=== WHAT IS BEING ASKED ===
Please output the data below exactly as given, starting at its first line and stopping after the line that contains "socket_wall = 1.5".

=== DATASET RECORDS ===
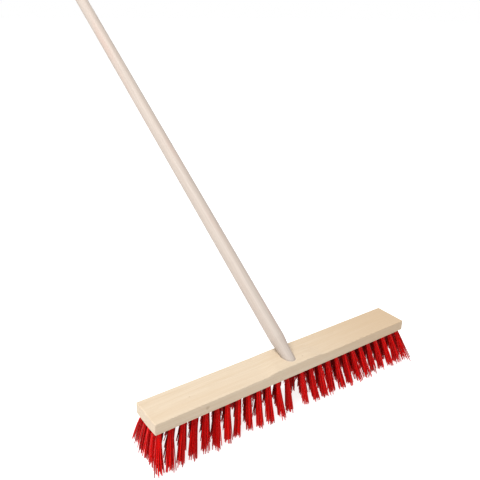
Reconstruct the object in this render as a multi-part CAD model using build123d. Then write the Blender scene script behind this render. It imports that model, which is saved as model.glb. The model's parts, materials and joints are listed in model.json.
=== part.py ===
from build123d import *
import os
from math import cos, radians, sin, sqrt, tan

# A wooden street broom that stands on its bristle tips.
# Origin: on the floor under the middle of the block.
# +X runs along the block, +Y to the side that the handle leans to, +Z up.

# Wooden block: flat top, arched underside, raised pad around the handle socket
block_length = 600.0
block_width = 70.0
edge_thickness = 22.0
crown = 2.0
bristle_drop = 72.0
edge_round = 1.5
shortest_eased_edge = 15.0

pad_front_rise = 4.0
pad_back_rise = 0.6
pad_foot_front = 76.0
pad_foot_back = 58.0
pad_ramp = 34.0

# Handle and its tapered socket
handle_length = 1400.0
handle_radius = 15.0
handle_recline = 56.0
handle_end_round = 6.0
neck_radius = 12.6
neck_start = 20.0
neck_end = 42.0
spigot_end_radius = 10.6
spigot_end_chamfer = 1.0
socket_depth = 23.0
socket_gap = 0.3
socket_runout = 26.0
mouth_y = -6.0

# Bristle tufts: five rows in a staggered grid with closed ends, fanned out to all sides
tuft_pitch = 22.6
half_row_count = 13
row_spacing = 13.5
row_numbers = [-2, -1, 0, 1, 2]
end_fan = 15.5
outer_lean = 15.0
tuft_root_radius = 4.0
tuft_tip_radius = 7.0
tuft_neck = 2.5
hole_depth = 14.0
socket_wall = 1.5

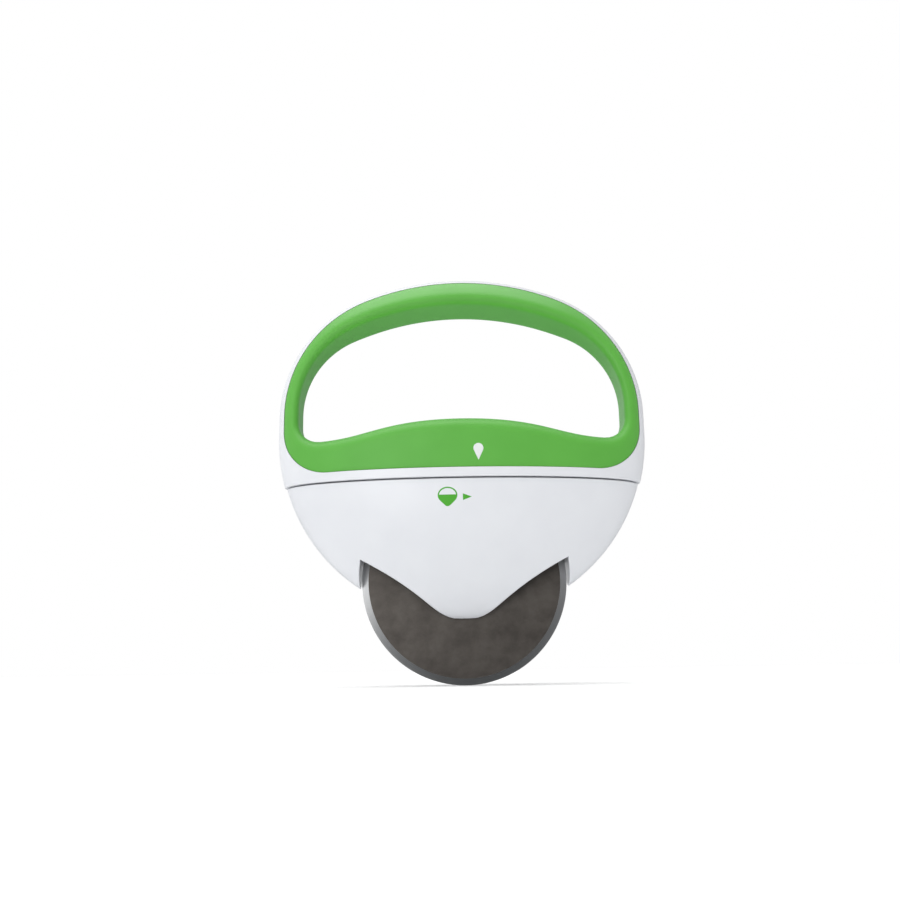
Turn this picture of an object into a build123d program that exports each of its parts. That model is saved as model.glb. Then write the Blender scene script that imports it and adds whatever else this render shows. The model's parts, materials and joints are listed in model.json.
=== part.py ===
from build123d import *
import math
import os

# Palm-grip rotary cutter: a lens-shaped body whose upper part is a D-shaped hand loop and whose lower part
# is a housing with a round blade. Origin at the blade's lowest point, +Z up, the marked face towards -Y,
# the blade's plane is XZ. All sizes in millimetres.

# ---- blade ----
blade_radius = 30.0
blade_thickness = 0.9
bevel_width = 1.9             # main ground bevel, from the flat face to the edge
edge_bevel_width = 0.55       # finer bevel at the very edge
edge_bevel_half = 0.14
edge_half = 0.03

# ---- lens-shaped body ----
body_radius = 54.8            # radius of the housing's round outline
body_half_depth = 16.5        # half the depth of the housing at its middle
blade_over_seam = 1.9         # how far the blade's top stands above the seam, inside the handle
seam_drop = 15.3              # flat seam between handle and housing, below that centre
seam_gap = 0.4
handle_overhang = 0.5         # the handle stands this much proud of the housing
shell_wall = 2.0
housing_rounding = 0.28       # outer edges at the seam and along the blade's cut-away
handle_rounding = 0.25        # outer edge at the seam

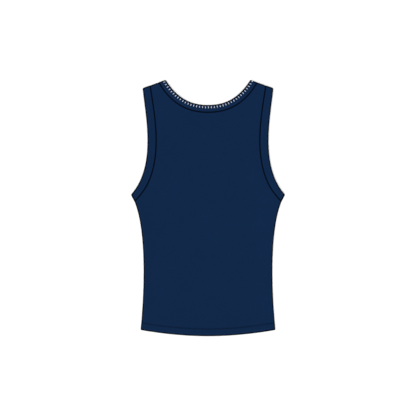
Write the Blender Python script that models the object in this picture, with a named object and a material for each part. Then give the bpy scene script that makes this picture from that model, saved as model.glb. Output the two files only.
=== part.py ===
"""A sleeveless tank top laid flat on its front, so that its back is up.

It is made as it is sewn: a back and a front panel of single jersey, one folded rib band round the
neck and one round each armhole. The side and shoulder seams lie on the folds of the flat garment,
where each panel makes a quarter turn and each band a half turn.

Units are metres. +X is to the right of the picture, +Y goes from hem to neck, +Z is up.
The origin is under the middle of the garment, on the surface that it lies on.
"""

import math
from collections import namedtuple

import bpy
import mathutils
import numpy as np

MM = 0.001

# Driving sizes of the flat garment. Heights are measured from the middle of the hem.
LENGTH = 614.0 * MM
NECK_HALF_WIDTH = 101.4 * MM
BACK_NECK_DROP = 60.0 * MM
FRONT_NECK_DROP = 130.0 * MM
SHOULDER_HALF_WIDTH = 156.6 * MM
SHOULDER_DROP = 19.9 * MM
CHEST_HALF_WIDTH = 184.6 * MM
UNDERARM_HEIGHT = 339.0 * MM
HEM_HALF_WIDTH = 161.7 * MM
HEM_CORNER_HEIGHT = 14.9 * MM

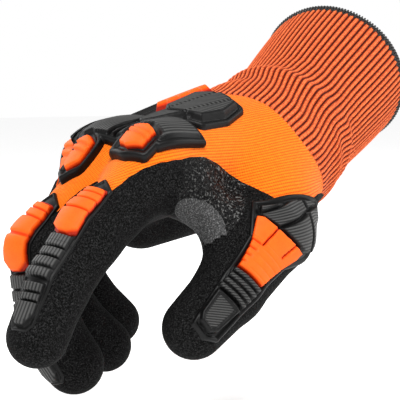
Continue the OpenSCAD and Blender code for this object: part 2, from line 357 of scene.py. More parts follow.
# the underside of the palm is coated all over, up to the heel
faces_down = (skin_normals @ OUT_OF_BACK < -0.5) & (to_hand(skin_points)[:, 0] > 30)
dip = np.where(faces_down, np.maximum(dip, 2), dip)
print("coated:", round(100 * float((dip > 0).mean())), "% of the skin")

# %% [markdown]
# ## Cut the skin where the glove bends
# One glove is one skin, but it has to bend with sixteen joints, and each fabric piece can follow only two
# bodies. So the skin is cut halfway between the joints, where nothing bends: a root, a middle and an end for
# each digit, and the hand.
# The pieces are numbered: the hand is 0, and the next three are the first digit's.

# %% Share the skin out between the pieces
PIECES = ["hand"] + [f"{d}_{part}" for d in RADII for part in ("root", "middle", "end")]
# the share of a digit's first stretch where its root ends, and how far from the joint the root starts
MIDDLE_CUT = {d: (0.6 if d == "thumb" else 0.62) for d in RADII}
ROOT_START = {d: (12 if d == "thumb" else 2) for d in RADII}
# how many faces wide the root is at least, where it borders the hand
BAND = 8


def numbers_of(digit_number):
    """The numbers of a digit's root, middle and end."""
    return 1 + 3 * digit_number, 2 + 3 * digit_number, 3 + 3 * digit_number


def stretch_length(digit, stretch):
    """The length of a stretch."""
    p = CHAINS[digit]
    return np.linalg.norm(p[stretch + 1] - p[stretch])


def share_out(middles):
    """The number of the piece that each face belongs to."""
    _, palm, digits = skin_field(middles)
    nearest = np.argmin([digits[d] for d in RADII], axis=0)
    piece = np.zeros(len(middles), int)
    for i, d in enumerate(RADII):
        along = along_digit(middles, d, 0)
        close = digits[d] < palm + 3
        mine = (nearest == i) & (close if d == "thumb" else close | (along > 10))
        middle = mine & (along > MIDDLE_CUT[d] * stretch_length(d, 0))
        end = middle & (along_digit(middles, d, 1) > 0.5 * stretch_length(d, 1))
        for number, chosen in zip(numbers_of(i), (mine & (along > ROOT_START[d]), middle, end)):
            piece[chosen] = number
    return piece


face_piece = share_out(skin_points[skin_quads].mean(1))

# an end piece never touches the hand, nor does a middle piece: bands of faces along the hand's edge go to
# the middle piece, and then to the root
for i in range(len(RADII)):
    root, middle, end = numbers_of(i)
    beyond_root = np.isin(face_piece, (middle, end))
    near = np.zeros(len(skin_points), bool)
    near[skin_quads[~beyond_root]] = True
    for _ in range(2 * BAND):
        near[skin_quads[beyond_root & near[skin_quads].any(1)]] = True
    face_piece[(face_piece == end) & near[skin_quads].any(1)] = middle
for _ in range(BAND):
    for i in range(len(RADII)):
        root, middle, end = numbers_of(i)
        near = np.zeros(len(skin_points), bool)
        near[skin_quads[~np.isin(face_piece, (root, middle, end))]] = True
        near[skin_quads[(face_piece == root) & near[skin_quads].any(1)]] = True
        face_piece[(face_piece == middle) & near[skin_quads].any(1)] = root

# the skin stops a little under the rib cuff, whose edge lies on a slanted line round the wrist
CUFF_U = unit(OUT_OF_BACK - cuff_way * (cuff_way @ OUT_OF_BACK))
CUFF_V = np.cross(cuff_way, CUFF_U)
CUFF_V = CUFF_V * np.sign(CUFF_V @ TO_THUMB)


def rib_line(angle):
    """How far the rib cuff reaches past the wrist onto the hand, at an angle from the top to the thumb."""
    return 25 + 9 * np.exp(-(((angle - 1.35) / 0.75) ** 2)) + 2 * np.cos(angle)


from_axis = skin_points - wrist
down_cuff = from_axis @ cuff_way
around_cuff = np.arctan2(from_axis @ CUFF_V, from_axis @ CUFF_U)
under_rib = (down_cuff + rib_line(around_cuff) > 5)[skin_quads].all(1)
face_piece[(face_piece == 0) & under_rib] = -1
print("faces of the hand and the digits:", [int((face_piece == i).sum()) for i in range(len(PIECES))])

# %% [markdown]
# ## Weights across the joints
# A weight of 0 follows the first body and 1 follows the second. Over a finger joint the weight rises with the
# distance from the plane that halves the bend. Over a root it rises with the distance from the root's own
# edge, so that the web between two fingers stays whole.


def smooth(t):
    """A step from 0 to 1 with soft ends."""
    t = np.clip(t, 0, 1)
    return t * t * (3 - 2 * t)


def joint_weight(points, digit, joint):
    """The weight of points for joint 1 or 2 of a digit."""
    p = CHAINS[digit]
    across = unit(unit(p[joint] - p[joint - 1]) + unit(p[joint + 1] - p[joint]))
    # how far to each side of the joint the fabric bends
    bend_reach = min(0.36 * stretch_length(digit, 1), 10)
    return smooth(0.5 + (points - p[joint]) @ across / (2 * bend_reach))


def points_of(piece):
    """The points of a piece of the skin."""
    return np.unique(skin_quads[face_piece == piece])


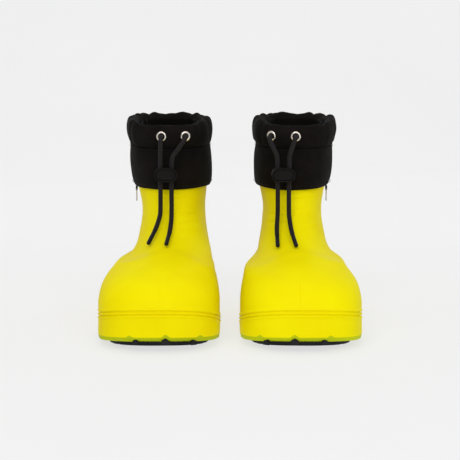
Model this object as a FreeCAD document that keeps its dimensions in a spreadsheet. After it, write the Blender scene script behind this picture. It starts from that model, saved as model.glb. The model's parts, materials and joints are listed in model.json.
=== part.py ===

=== TASK OUTPUT ===
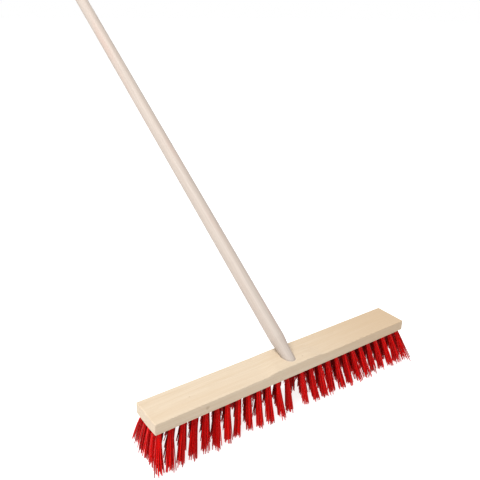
Reconstruct the object in this render as a multi-part CAD model using build123d. Then write the Blender scene script behind this render. It imports that model, which is saved as model.glb. The model's parts, materials and joints are listed in model.json.
=== part.py ===
from build123d import *
import os
from math import cos, radians, sin, sqrt, tan

# A wooden street broom that stands on its bristle tips.
# Origin: on the floor under the middle of the block.
# +X runs along the block, +Y to the side that the handle leans to, +Z up.

# Wooden block: flat top, arched underside, raised pad around the handle socket
block_length = 600.0
block_width = 70.0
edge_thickness = 22.0
crown = 2.0
bristle_drop = 72.0
edge_round = 1.5
shortest_eased_edge = 15.0

pad_front_rise = 4.0
pad_back_rise = 0.6
pad_foot_front = 76.0
pad_foot_back = 58.0
pad_ramp = 34.0

# Handle and its tapered socket
handle_length = 1400.0
handle_radius = 15.0
handle_recline = 56.0
handle_end_round = 6.0
neck_radius = 12.6
neck_start = 20.0
neck_end = 42.0
spigot_end_radius = 10.6
spigot_end_chamfer = 1.0
socket_depth = 23.0
socket_gap = 0.3
socket_runout = 26.0
mouth_y = -6.0

# Bristle tufts: five rows in a staggered grid with closed ends, fanned out to all sides
tuft_pitch = 22.6
half_row_count = 13
row_spacing = 13.5
row_numbers = [-2, -1, 0, 1, 2]
end_fan = 15.5
outer_lean = 15.0
tuft_root_radius = 4.0
tuft_tip_radius = 7.0
tuft_neck = 2.5
hole_depth = 14.0
socket_wall = 1.5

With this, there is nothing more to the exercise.